Abstract

The objective of this study was to examine the relationship between liquidity and deposit insurance of Deposit-taking Microfinance Institutions (DTMFIs) in Low-Income Sub-Saharan Africa (LISSA). Several DTMFIs in the region defaulted in meeting withdrawals on deposits and collapsed with depositors’ funds. The failure of DTMFIs to be liquid has dire consequences such as contagion risk due to the sudden and unexpected deposit runs and oblivion of depositors’ funds, which further condemn the small savers into extreme poverty levels. Panel data from the Microfinance Information Exchange for the years 2006 to 2017 of 64 DTMFIs sampled across 18 LISSA countries was utilised. The estimated random effects results showed that explicit deposit insurance is positive and significantly related to liquidity.
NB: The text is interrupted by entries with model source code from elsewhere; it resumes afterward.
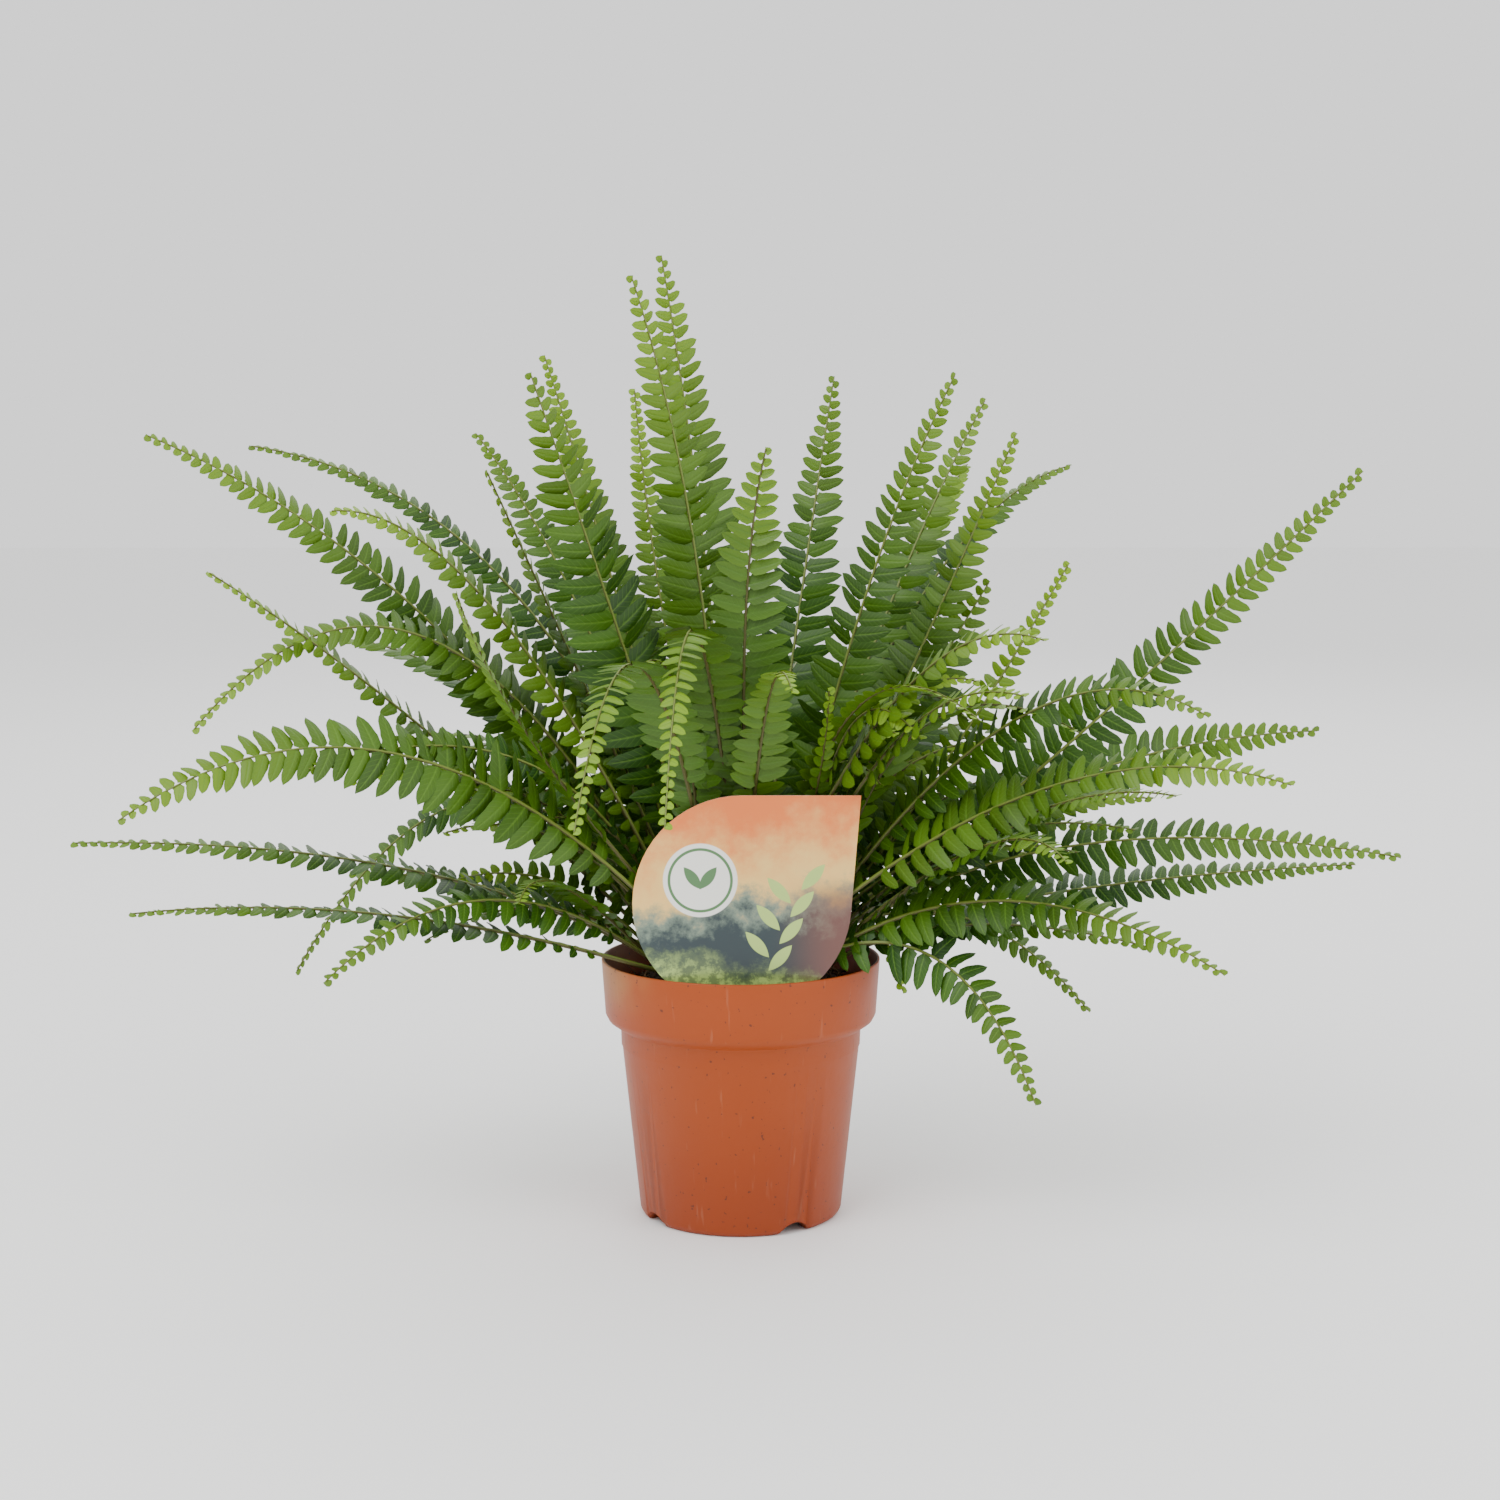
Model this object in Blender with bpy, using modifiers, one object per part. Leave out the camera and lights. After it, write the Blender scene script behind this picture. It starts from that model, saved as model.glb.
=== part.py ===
"""Potted sword fern: pleated fronds on one rootstock, peat, a plastic nursery pot and a plant label.

Metres, +Z up. The origin is under the middle of the pot, on the surface that the pot stands on.
"""
import math

import bmesh
import bpy
import numpy as np
from mathutils import Vector
from mathutils.bvhtree import BVHTree

MODEL_NAME = "potted_fern"
CM = 0.01
GAP = 0.0003                   # left between pieces that touch

# Pot: a 12 cm nursery pot, injection moulded with one wall thickness all over
POT_HEIGHT = 0.112
WALL = 0.0012
RIM_RADIUS = 0.0600            # at the mouth
BAND_RADIUS = 0.0584           # at the lower end of the rim band
BAND_HEIGHT = 0.0238
SHOULDER_HEIGHT = 0.0062       # the band's turn back to the body
BODY_RADIUS = 0.0516           # right under the shoulder
STEP_DROP = 0.0380             # the fine moulding step, below the mouth
STEP_DEPTH = 0.0004
BASE_RADIUS = 0.0434
CORNER = 0.0026                # rounding at the foot
FOOT_RING_WIDTH = 0.0045
BASE_LIFT = 0.0022             # the floor's underside above the foot ring
DRAIN_RADIUS = 0.0055
NOTCH_COUNT = 4
NOTCH_TURN = math.radians(-58)
NOTCH_RADIUS = 0.0085
NOTCH_DROP = 0.0035            # its axis below the base
POT_STEPS = 64

# Peat
SOIL_TOP = 0.1025              # the flat patch under the rootstock
SOIL_EDGE = 0.0966             # the ring outside it
SOIL_FLAT_RADIUS = 0.0415
SOIL_SLOPE = 0.0035

# Rootstock, the low dome that the fronds grow from
CROWN_RADIUS = 0.0395
CROWN_HEIGHT = 0.0095

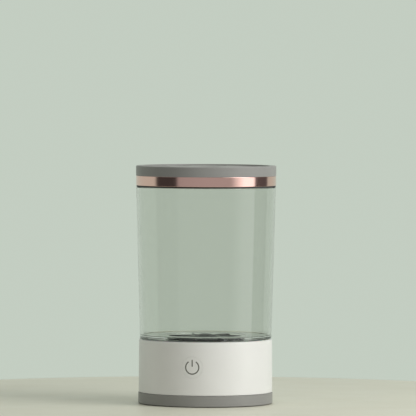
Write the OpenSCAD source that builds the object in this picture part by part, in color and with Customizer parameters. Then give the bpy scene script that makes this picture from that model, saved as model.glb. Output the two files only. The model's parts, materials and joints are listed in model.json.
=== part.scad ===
// Electric brush cleaner. A battery base turns a magnet under a lift-off clear cup, the magnet turns
// a bladed impeller in the cup's floor, and the openings of a lift-off lid hold brushes upright by
// their handles between soft petals.
// Millimetres, +Z up, origin at the centre of the footprint on the table. The power button faces -Y.

/* [Base] */
// Diameter of the grey bottom cover
cover_d = 95.9; // [95.7:0.1:96.6]
// Height of the bottom cover's upper edge
cover_top = 8.1; // [7.6:0.1:8.4]
// Diameter of the white housing at its lower edge
housing_low_d = 95.4; // [95:0.1:95.6]
// Diameter of the white housing at its upper edge
housing_top_d = 95; // [94.8:0.1:95.2]
// Height of the white housing's upper edge
housing_top = 45.9; // [45.5:0.1:49]
// Wall of the white housing
housing_wall = 2.1; // [2:0.1:2.2]
// How far the rubber feet stand out under the bottom cover
foot_gap = 0.4; // [0.3:0.1:1]

/* [Cup] */
// Outer diameter of the clear cup where it meets the base
cup_low_d = 93.8; // [93.6:0.1:94.4]
// Outer diameter of the clear cup just below the lid
cup_top_d = 99.8; // [99.4:0.1:100]
// Height of the shoulder that carries the lid
cup_top = 154.3; // [130:0.1:180]
// Wall of the clear cup
cup_wall = 2; // [1.6:0.1:2.1]
// Diameter of the well in the cup's floor
well_d = 57; // [56:0.5:60]

/* [Lid] */
// Diameter of the lid
lid_d = 100; // [100:0.1:101]
// Height of the metal trim ring
ring_h = 6.9; // [6.6:0.1:8]
// Height of the grey lid cover
lid_cover_h = 7.2; // [6.8:0.1:9]
// Number of brush openings in the outer row
grip_count = 8; // [6:1:8]
// Diameter of the circle through the outer row of openings
grip_pitch_d = 69; // [67:0.5:69]
// Diameter of an outer opening in the lid cover
grip_hole_d = 17; // [14:0.5:17]
// Diameter of the centre opening in the lid cover
centre_hole_d = 20; // [16:0.5:20]
// Diameter left free by the petals of an outer opening
grip_d = 6.4; // [6.4:0.1:7]
// Diameter left free by the petals of the centre opening
centre_grip_d = 8.8; // [8.8:0.1:9.6]
// Thickness of the petal sheet
petal_t = 1.4; // [1:0.1:1.6]

/* [Impeller] */
// Diameter of the impeller's scalloped rim
impeller_d = 55; // [50:0.5:55]
// Number of blades
blade_count = 6; // [3:1:8]
// Number of magnets in the impeller and in the carrier under it
magnet_count = 4; // [2:2:4]

/* [Power button] */
// Diameter of the power button
button_d = 15; // [14:0.1:15.4]
// Height of the button's centre
button_z = 28.4; // [26:0.1:28.4]
// Gap around the button
button_gap = 0.08; // [0.06:0.01:0.2]
// Radius of the power symbol's ring, at the middle of its line
symbol_r = 4.7; // [4:0.1:5]
// Width of the power symbol's line
symbol_line = 0.9; // [0.7:0.05:1.1]

/* [Motor] */
// Diameter of the motor's can
motor_d = 24.4; // [24:0.1:24.6]
// Diameter of the motor's shaft
shaft_d = 2; // [1.5:0.1:2]

/* [Hidden] */
$fn = 96;
eps = 0.5; // how far a cutting tool runs past the face that it cuts

// Base: radii, and heights counted from the cover's floor or from the housing's upper edge.
cover_r = cover_d / 2;
cover_floor = 3;
cover_edge_r = 0.5;
housing_low_r = housing_low_d / 2;
housing_top_r = housing_top_d / 2;
housing_in_r = housing_top_r - housing_wall;
lip_r = housing_in_r - 0.2;
lip_wall = 1.5;
lip_top = cover_top + 2.5;
ledge_top = housing_top - 6.9;
boss_pitch_r = 40;
boss_r = 3.2;
foot_r = 5;
foot_h = 2;
foot_pitch_r = 38;
screw_r = 1.25;
screw_hole_r = 1.3;
clear_hole_r = 1.6;
head_r = 2.6;
cover_head_z = 2.2;

deck_r = housing_in_r - 0.3;
deck_top = housing_top - 2.5;
deck_under = deck_top - 1.5;
deck_rim_under = deck_under + 1.8;
groove_floor = housing_top - 5.5;
groove_in_r = 31.6;
groove_out_r = 34.4;
deck_wall = 1.4;
key_w = 3;
gasket_h = 0.4;
seat_inset = 0.5; // from the cup's side to the gasket that it stands on
seat_w = 1.5;

// Drive under the deck.
bracket_top = deck_under - 8.5;
bracket_t = 1.6;
bracket_pitch_r = 26;
can_top = bracket_top - bracket_t;
can_bottom = can_top - 22;
can_r = motor_d / 2;
can_wall = 0.8;
motor_screw_pitch_r = 8;
bearing_r = 3.1;
shaft_r = shaft_d / 2;
running_gap = 0.05;
armature_z = can_bottom + 5.5;
armature_h = 12;
armature_r = 9;
carrier_r = 17;
carrier_top = deck_under - 0.5;
carrier_t = 3.8;
magnet_r = 4;
magnet_pitch_r = 11.5;
drive_magnet_h = 3;
impeller_magnet_h = 1.6;

// Cup and impeller.
cup_foot = housing_top + gasket_h;
cup_under = cup_foot - 2.6;
cup_floor = cup_foot + 2.6;
cup_low_r = cup_low_d / 2;
cup_top_r = cup_top_d / 2;
spigot_in_r = groove_in_r + 0.4;
spigot_out_r = groove_out_r - 0.4;
neck_in_r = cup_top_r - cup_wall;
neck_out_r = neck_in_r + 1;
neck_h = 5.9;
well_r = well_d / 2;
well_floor = cup_foot - 1;
floor_r = 0.6;
spindle_r = 1.5;
rotor_r = carrier_r;
rotor_z = cup_foot;
rotor_top = rotor_z + 2;
rim_t = 1.6;
blade_top = rotor_top + 0.4;
hub_r = 7.6;
hub_top = cup_floor + 1.2;
hub_under = cup_floor + 0.25;
plate_z = rotor_z - 0.6;
bushing_r = 3;
bushing_top = rotor_z + 1.6;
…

Additionally, the capital adequacy ratio and the Basel implementation dummy are positive and significant determinants of liquidity. The study concluded that designing and implementing explicit deposit insurance schemes mitigates liquidity risk in depository microfinance and maintaining adequate capital adequacy levels and implementation of Basel recommendations improves the liquidity positions of the LISSA DTMFIs. The study recommended formulation of deposit insurance policies that embrace microfinance deposits of all types and adherence to the Basel capital adequacy standards complements deposit protection in hedging liquidity risk.